因此,在展现魔鬼的丑时,艺术使出了浑身解数。但是,对“丑”的竞相展示会使我们产生怀疑:事实上,即便不愿挑明,人们也确实在丑陋之中获得了真正的乐趣,这种丑并不仅仅局限于地狱的各种景象。不要告诉我,地狱的概念只是人们构思出来吓唬虔诚教徒的,因为也有一些是构思出来让他们像疯子一样享受的。在《死神的胜利》中,就连骷髅也展现出自己的美。就像在梅尔·吉布森的电影《耶稣受难记》中,人们把恐惧看作快乐的源泉。另外,席勒在一七九二年发表的《论悲剧艺术》中也写道:
伤心、可怕,甚至是恐怖的事物,对我们有难以抵挡的吸引力。对于苦难与恐怖的场面,我们既排斥,又为之吸引。我们热切地读着鬼故事,故事越令人毛骨悚然,我们就越手不释卷。这就像一大群人拥去刑场看犯人毙命那样。
想想众多关于酷刑的描述,如果不是为了满足人们对它的偏好,就没有必要如此大书特书,只要说一句“死有余辜”就够了。我们从尼基塔斯的《记事》中看到十三世纪初拜占庭皇帝安德罗尼库斯一世被施以的酷刑:
他像这样被带到伊萨克二世面前:别人凌辱他,扇他耳光,虐待他,扯他的胡子,拔掉他的牙齿,揪他的头发,让围观的众人取笑他。在被斧子砍掉右手以后,他被重新扔进监狱,没有吃的,也没有喝的。过了些天,他被挖去一只眼睛,骑在一头长满疥癣的骆驼上,被拖到广场上示众。
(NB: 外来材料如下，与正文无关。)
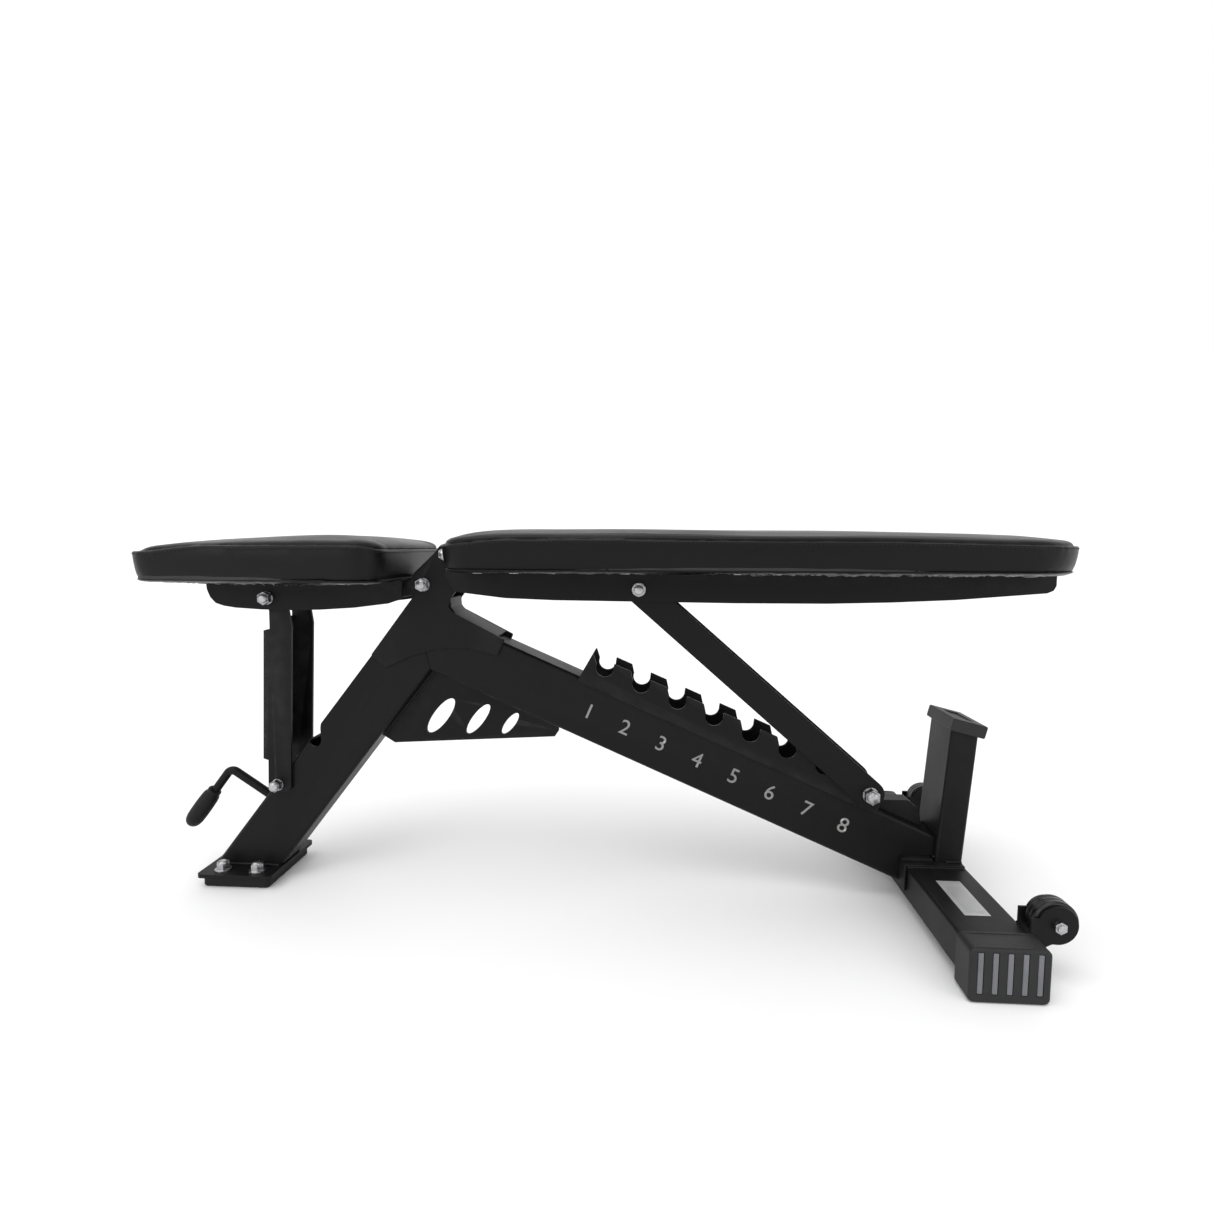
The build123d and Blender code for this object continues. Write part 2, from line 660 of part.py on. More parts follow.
# ---------------------------------------------------------------- back rest
back_pad = pad_outline(BACK_PAD_FRONT, PAD_HALF, BACK_PAD_REAR, PAD_HALF, 35, 75, BACK_PAD_Z[0], BACK_PAD_Z[1])
back_pad = fillet(back_pad.faces().sort_by(Axis.Z)[-1].edges(), 12)
back_pad = fillet(back_pad.faces().sort_by(Axis.Z)[0].edges(), 5)
save("back_pad", back_pad)
back_board = pad_outline(
    BACK_PAD_FRONT + 5, PAD_HALF - 5, BACK_PAD_REAR - 5, PAD_HALF - 5, 30, 70,
    BACK_BOARD_Z[0], BACK_BOARD_Z[1])
save("back_board", back_board)

back_bracket_outline = [
    (-171.6, 396.2),
    (-169.0, BACK_BOARD_Z[0]),
    (540.0, BACK_BOARD_Z[0]),
    (540.0, 388.0),
    (537.0, 382.5),
    (530.0, 379.5),
    (428.6, 371.0),
    (356.0, 367.5),
    (284.3, 365.5),
    (174.0, 365.2),
    (63.7, 366.0),
    (-38.1, 367.1),
    (-97.7, 369.2),
    (-149.4, 375.3),
    (-159.2, 376.8),
]
for side, name in ((-1, "back_bracket_left"), (1, "back_bracket_right")):
    low = min(side * BRACKET_PLATE[0], side * BRACKET_PLATE[1])
    high = max(side * BRACKET_PLATE[0], side * BRACKET_PLATE[1])
    plate = side_solid(back_bracket_outline, low, high)
    plate = plate - disc(STRUT_PIVOT, FIXED_R, low - 1, high + 1)
    tab_low = min(side * 19.0, side * BRACKET_PLATE[0])
    tab_high = max(side * 19.0, side * BRACKET_PLATE[0])
    for x in (-40.0, 200.0, 470.0):
        plate = plate + block(x - 16, x + 16, tab_low, tab_high, BACK_BOARD_Z[0] - 4, BACK_BOARD_Z[0])
    save(name, plate)

back_lug = disc(BACK_PIVOT, 12.0, -24.5, 24.5)
for y_low, y_high in ((-24.5, -18.5), (18.5, 24.5)):
    lug = side_solid(
        [
            (BACK_PIVOT[0] - 10.8, BACK_PIVOT[1] - 5),
            (-158.5, 375.5),
            (-132.0, 375.5),
            (-132.0, 399.5),
            (-158.0, 399.5),
            (BACK_PIVOT[0] + 11.8, BACK_PIVOT[1] - 2),
        ],
        y_low,
        y_high,
    )
    back_lug = back_lug + lug
back_lug = back_lug + block(-140, -132, -BRACKET_PLATE[0], BRACKET_PLATE[0], 377, 399.5)
back_lug = back_lug - disc(BACK_PIVOT, RUNNING_R, -30, 30)
save("back_hinge_lug", back_lug)
save("back_rear_tie", block(505, 512, -BRACKET_PLATE[0], BRACKET_PLATE[0], 384, BACK_BOARD_Z[0] - 0.5))
save("strut_pivot_bolt", cross_bolt(STRUT_PIVOT, BRACKET_PLATE[1], BOLT_R, NUT_FLAT))
back_screws = []
for x in (-40.0, 200.0, 470.0):
    for y in (-27.0, 27.0):
        back_screws.append(Pos(x, y, BACK_BOARD_Z[0] - 6.5) * Cylinder(6, 5))
save("back_board_screws", back_screws)

# ---------------------------------------------------------------- strut
strut_angle = math.degrees(math.atan2(ROLLER_AXIS[1] - STRUT_PIVOT[1], ROLLER_AXIS[0] - STRUT_PIVOT[0]))
strut_half = 17.0
strut_outline = [
    on_line(STRUT_PIVOT, strut_angle, 0, strut_half),
    on_line(STRUT_PIVOT, strut_angle, 0, -strut_half),
    on_line(ROLLER_AXIS, strut_angle, 0, -strut_half),
    on_line(ROLLER_AXIS, strut_angle, 0, strut_half),
]
for side, name in ((-1, "strut_plate_left"), (1, "strut_plate_right")):
    low = min(side * STRUT_PLATE[0], side * STRUT_PLATE[1])
    high = max(side * STRUT_PLATE[0], side * STRUT_PLATE[1])
    plate = side_solid(strut_outline, low, high)
    plate = plate + disc(STRUT_PIVOT, strut_half, low, high) + disc(ROLLER_AXIS, strut_half, low, high)
    plate = plate - disc(STRUT_PIVOT, RUNNING_R, low - 1, high + 1)
    plate = plate - disc(ROLLER_AXIS, 6.2, low - 1, high + 1)
    save(name, plate)
brace_outline = [
    on_line(STRUT_PIVOT, strut_angle, 110, 3),
    on_line(STRUT_PIVOT, strut_angle, 110, -3),
    on_line(STRUT_PIVOT, strut_angle, 190, -3),
    on_line(STRUT_PIVOT, strut_angle, 190, 3),
]
save("strut_brace", side_solid(brace_outline, -STRUT_PLATE[0], STRUT_PLATE[0]))
roller = disc(ROLLER_AXIS, ROLLER_RADIUS, -30.9, 30.9) - disc(ROLLER_AXIS, 6.2, -40, 40)
save("strut_roller", roller)
save("roller_bolt", cross_bolt(ROLLER_AXIS, STRUT_PLATE[1], 6.0, 16.0))
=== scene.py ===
import json
import math

import bmesh
import bpy
from mathutils import Matrix, Vector, noise


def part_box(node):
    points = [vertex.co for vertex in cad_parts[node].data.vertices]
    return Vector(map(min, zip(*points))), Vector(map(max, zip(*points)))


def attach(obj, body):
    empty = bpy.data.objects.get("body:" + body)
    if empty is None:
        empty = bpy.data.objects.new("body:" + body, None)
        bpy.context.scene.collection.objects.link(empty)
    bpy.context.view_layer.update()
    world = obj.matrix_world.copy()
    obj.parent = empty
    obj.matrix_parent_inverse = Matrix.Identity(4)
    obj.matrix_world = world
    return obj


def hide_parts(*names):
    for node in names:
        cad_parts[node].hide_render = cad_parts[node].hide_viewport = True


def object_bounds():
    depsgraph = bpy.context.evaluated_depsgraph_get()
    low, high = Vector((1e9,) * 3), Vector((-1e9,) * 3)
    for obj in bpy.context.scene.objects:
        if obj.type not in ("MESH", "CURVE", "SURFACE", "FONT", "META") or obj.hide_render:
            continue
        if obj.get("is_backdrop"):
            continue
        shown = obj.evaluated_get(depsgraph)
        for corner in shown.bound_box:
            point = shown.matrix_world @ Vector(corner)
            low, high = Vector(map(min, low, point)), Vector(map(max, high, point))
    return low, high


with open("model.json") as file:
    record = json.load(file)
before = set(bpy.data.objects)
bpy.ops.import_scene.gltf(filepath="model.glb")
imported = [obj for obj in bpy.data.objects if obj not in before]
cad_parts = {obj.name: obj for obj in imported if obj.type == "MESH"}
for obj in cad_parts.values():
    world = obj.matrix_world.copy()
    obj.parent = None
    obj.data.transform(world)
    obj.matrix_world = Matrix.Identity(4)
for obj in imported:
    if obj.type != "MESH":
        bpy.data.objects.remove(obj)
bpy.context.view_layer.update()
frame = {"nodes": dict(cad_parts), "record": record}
nodes = frame["nodes"]

# Shared sizes, in metres. Side-view points are (x, z).
BACK_PIVOT = (-0.1715, 0.4217)
SEAT_PIVOT = (-0.2012, 0.3842)
STRUT_PIVOT = (0.0636, 0.3806)
ROLLER_AXIS = (0.3424, 0.1359)
SUPPORT_PIVOT = (-0.3938, 0.3671)
SUPPORT_PIN = (-0.3951, 0.1278)
WHEEL_AXIS = (0.4825, 0.060)
LEG_POINT, LEG_ANGLE = (-0.3382, 0.1519), 52.24
BEAM_POINT, BEAM_ANGLE = (0.2365, 0.1269), -23.5
TUBE_HALF = 0.025
FIRST_NOTCH_U = -0.2588
NOTCH_PITCH = 0.0485
NOTCH_COUNT = 7


# ------------------------------------------------------------------ helpers
def direction(angle):
    return (math.cos(math.radians(angle)), math.sin(math.radians(angle)))


def on_line(point, angle, u, h):
    c, s = direction(angle)
    return (point[0] + u * c - h * s, point[1] + u * s + h * c)


def crossing(point_a, angle_a, point_b, angle_b):
    """Where two lines in the side view meet."""
    da, db = direction(angle_a), direction(angle_b)
    rx, rz = point_b[0] - point_a[0], point_b[1] - point_a[1]
    t = (db[0] * rz - db[1] * rx) / (db[0] * da[1] - db[1] * da[0])
    return (point_a[0] + t * da[0], point_a[1] + t * da[1])


def smooth_step(x, low, high):
    t = min(max((x - low) / (high - low), 0.0), 1.0)
    return t * t * (3 - 2 * t)


def add_piece(name, bm, body, material, smooth=True):
    """Turns a bmesh into an object that rides on a body."""
    mesh = bpy.data.meshes.new(name)
    bm.normal_update()
    bm.to_mesh(mesh)
    bm.free()
    for face in mesh.polygons:
        face.use_smooth = smooth
    mesh.materials.append(material)
    piece = bpy.data.objects.new(name, mesh)
    bpy.context.scene.collection.objects.link(piece)
    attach(piece, body)
    return piece


def frame_at(axis):
    """Two unit vectors square to an axis and to each other."""
    axis = axis.normalized()
    helper = Vector((0, 1, 0)) if abs(axis.y) < 0.9 else Vector((1, 0, 0))
    side = axis.cross(helper).normalized()
    return side, axis.cross(side).normalized()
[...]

一些人用棍子击打他的头,另一些人把牛粪塞进他的鼻孔,还有一些人把牛和人腹腔中的秽物扔到他的脸上……一些人经过他的时候往他身上吐口水……这群乌合之众在他被绞死后,并没有远远躲开或替他收尸,反而剥去他身上的衣服,割掉了他的生殖器。一个邪恶的人还用长剑穿过他的咽喉,刺入内脏;另一些人则把弯刀插进他的屁眼里。周围还有人把剑刺进他的身体,以此来试验哪一把更为锋利,并且为最有力的一击而感到自豪。